Once that happens, Uber will have cemented its status as the leading ridesharing service by offering cheaper rides than human-driven competitors, and if it hasn’t already established a total monopoly, we’d be surprised.
This is when Uber’s true design will come to fruition. They will stop taking heavy losses, as they don’t have to pay drivers, and if they’ve offered an IPO, this is likely when stock prices will start to rise, as the company finally begins to turn a profit.
Which of these three predictions come true, and which ones don’t will be a matter of record. Only Uber’s top board of directors and executives know exactly their path forward.

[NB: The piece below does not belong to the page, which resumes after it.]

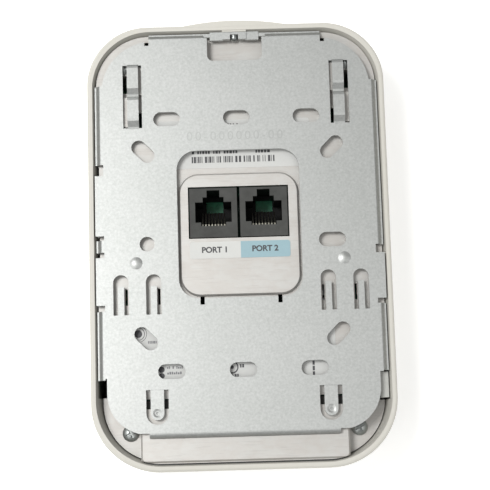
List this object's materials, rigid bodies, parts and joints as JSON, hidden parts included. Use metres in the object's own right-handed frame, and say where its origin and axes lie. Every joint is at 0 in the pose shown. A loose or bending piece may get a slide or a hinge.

But signs such Uber’s high propensity to invest heavily in new technology and international markets, even at a loss, suggest that they have something bigger in mind than just being the top human-based ridesharing service in the world, and their gigantic investments in self-driving technology show them the most cost-efficient, profit-maximizing way forward.
So even if these changes don’t come to pass in 2017, it will certainly be the starting point. Advances in technology are changing the way we are transported, and Uber, always a market leader, will surely be at the forefront of this brave new world.
And of course, they have to ensure that they deal with the challenges they face (from sexual harassment to lawsuits from competitors) swiftly and quickly.